Petraeus noted the strategy should lay out the reasoning behind why the US military should divest certain legacy systems, keep others, and where money should be invested in leap-ahead technologies. However, he noted, the new strategy will not be fully implemented unless Congress is onboard — making it critical that the department devise a plan to capture lawmakers’ support.

“How much can Congress really get behind this? Or are they going to stymie the effort to invest in future versus legacy systems?”

The three former senior officials also agreed that the strategy needs to include allies and partner nations, but that the discussion needs to be more substantive than simply highlighting opportunities for cooperation.

“We can love them, we can hug them, we can put them on priority lists … but where’s the beef?” said Cartwright. “If we don’t start sharing unprocessed sensor data with all of our allies and friends … we’re not going to be successful.”

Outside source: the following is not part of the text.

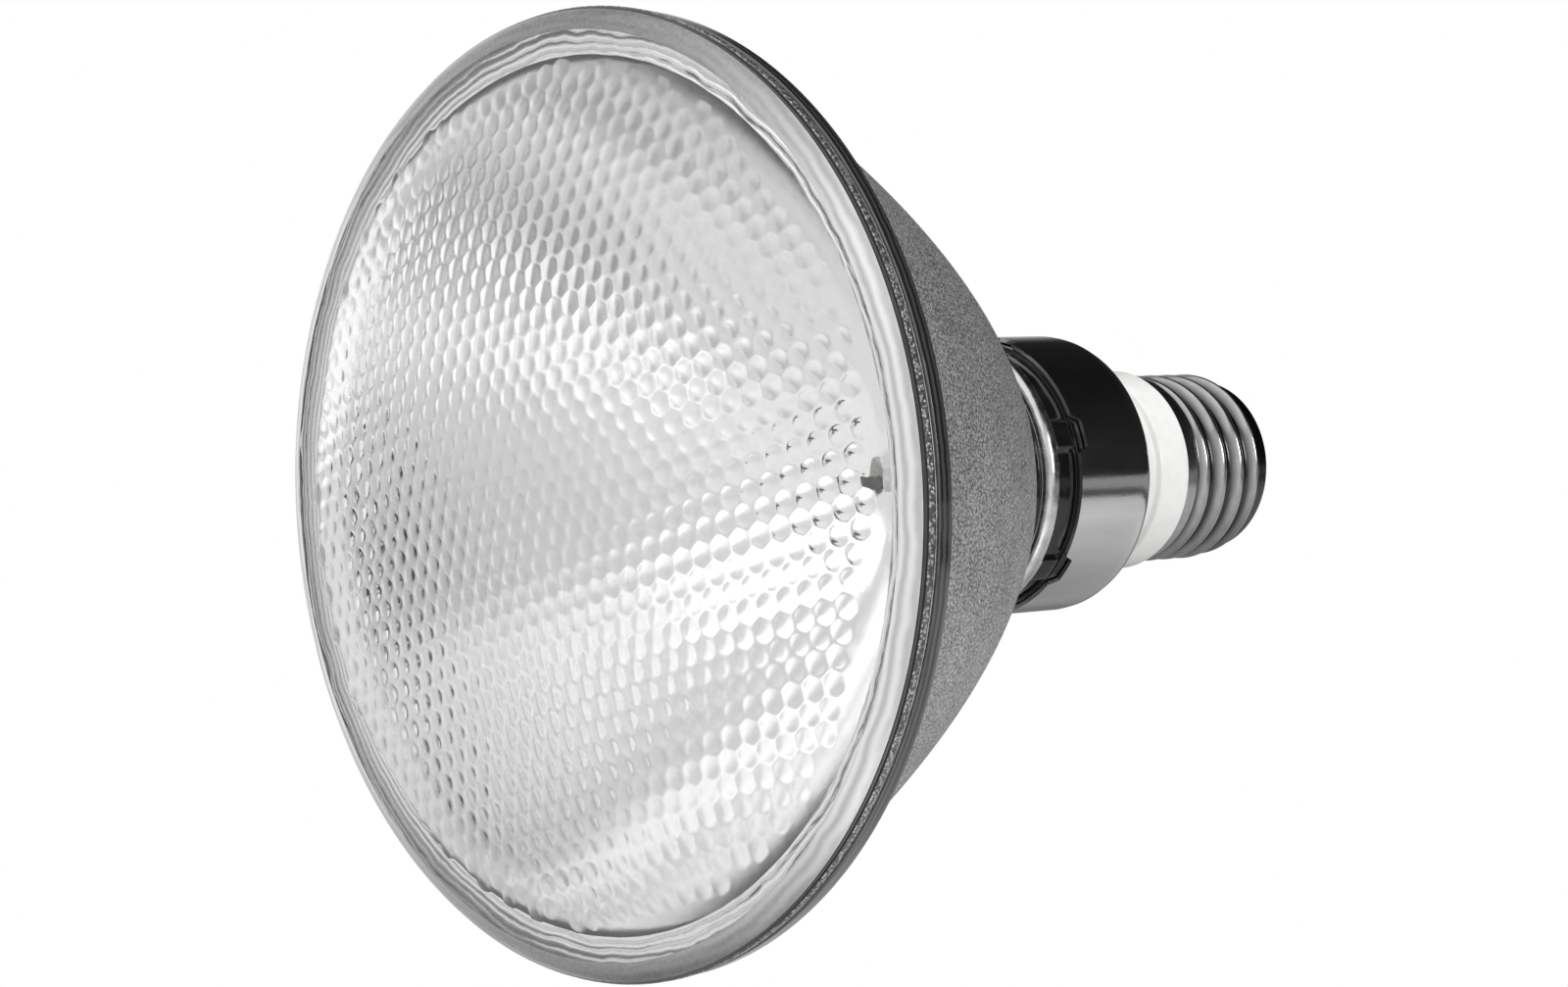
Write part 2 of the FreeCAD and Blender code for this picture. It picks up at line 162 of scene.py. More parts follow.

Another longstanding problem still in need of additional work is the issue of arms exports, Lord said. Current regulations still make it too difficult for allies and partners to buy US defense technology, and the strategy should address how to make weapon systems more easily exportable.

“Until we have some clear objectives that are measurable in terms of making technology releasable and then being able to export — without getting too tied up in [arms regulations] — to our closest allies and partners, I don’t think we’re moving forward correctly,” she said.